Malaysia was however, on track for hitting its target female labour participation rate, which rose from 46% in 2009 to 53.6% in 2014.

As part of the government’s move to boost the number of women on boards, the NAM Institute for the Empowerment of Women (NIEW), an agency under the Ministry of Women, Family and Community Development, has created a training programme for women, and to date some 900 women are ‘board ready’.

However, only 26 of these women have been appointed to boards, according to the ministry. This is where the 30% Club can play a role, said Zarinah. ‘We have a supply of board-ready women candidates so there has to be matching between supply and demand…One of the roles that the club can play is to help businesses better appreciate the need to have women on boards to stimulate demand, and then help match the candidates with available board positions,’ she said.

Raising awareness of the importance of gender diversity on company boards remains key despite the fact that the target was announced in 2009. Talent Corp CEO Johan Mahmood Merican who moderated a panel discussion following the launch of the 30% Club, noted that the question on the rationale for the 30% target still persists.

Genuine diversity

ACCA chief executive Helen Brand said: ‘The bottom line is about business performance and competitiveness and if you don’t have genuine diversity within your organisation and in the boardroom, then you’re not going to have that competitiveness. If only to avoid group-think, I think appointments to the board need to be more creative. We tend to fall into that trap of recruiting in our own image, which has repercussions because we are essentially thinking that what we have before is what we need for the future.’

Steering committee member of the UK’s 30% Club Elizabeth Passey concurred, adding that the biggest rationale of having a board in the first place is that they challenge executives and offer different ways of thinking about things.

‘But if you have a board that is exactly the same as the executives or thinks in the same ways you’ve missed all the blind spots because you’re all looking in the same direction.

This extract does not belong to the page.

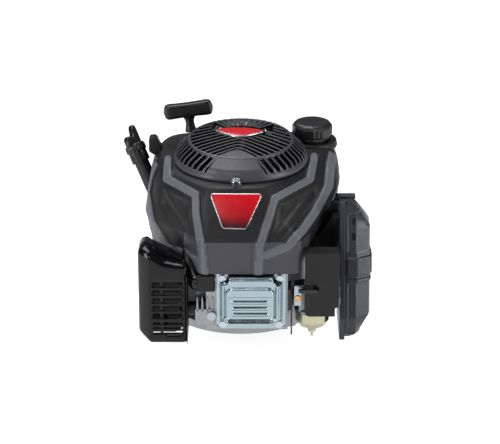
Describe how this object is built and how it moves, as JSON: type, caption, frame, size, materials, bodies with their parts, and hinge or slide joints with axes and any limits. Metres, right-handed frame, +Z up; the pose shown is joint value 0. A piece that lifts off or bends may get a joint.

No one has got their back looking the other way and spotting the thing that is going to come and blow up your company because you’re all thinking the same brilliant thoughts… Diversity is when people think differently,’ she added.

SC Chairman Datuk Ranjit Ajit Singh added that investors also play an important role in pushing for diversity: ‘They must begin to say that they would like to see more diversity in the companies they are investing in.’

Members of the panel welcomed the move by the government to allow executives of government-linked companies to serve on boards of other listed companies in a bid to get more women on boards of plcs. This is already a practice at Shell, disclosed Shell Malaysia chairman Iain Lo, adding that it has also been a useful retention tool.

Sharing some insight into the approach Shell has taken, Lo pointed to the idea of sponsorship: ‘It’s different from mentoring, and it’s really about advocacy because very often it’s difficult for individuals to speak up and women tend not to advertise themselves. So it’s helpful to have someone who can speak on your behalf.’

The launch also saw the receipt of 250 pledges from the chairmen, managing directors and CEOs of plcs, 93% of whom said they were committed to increasing the participation of women on boards.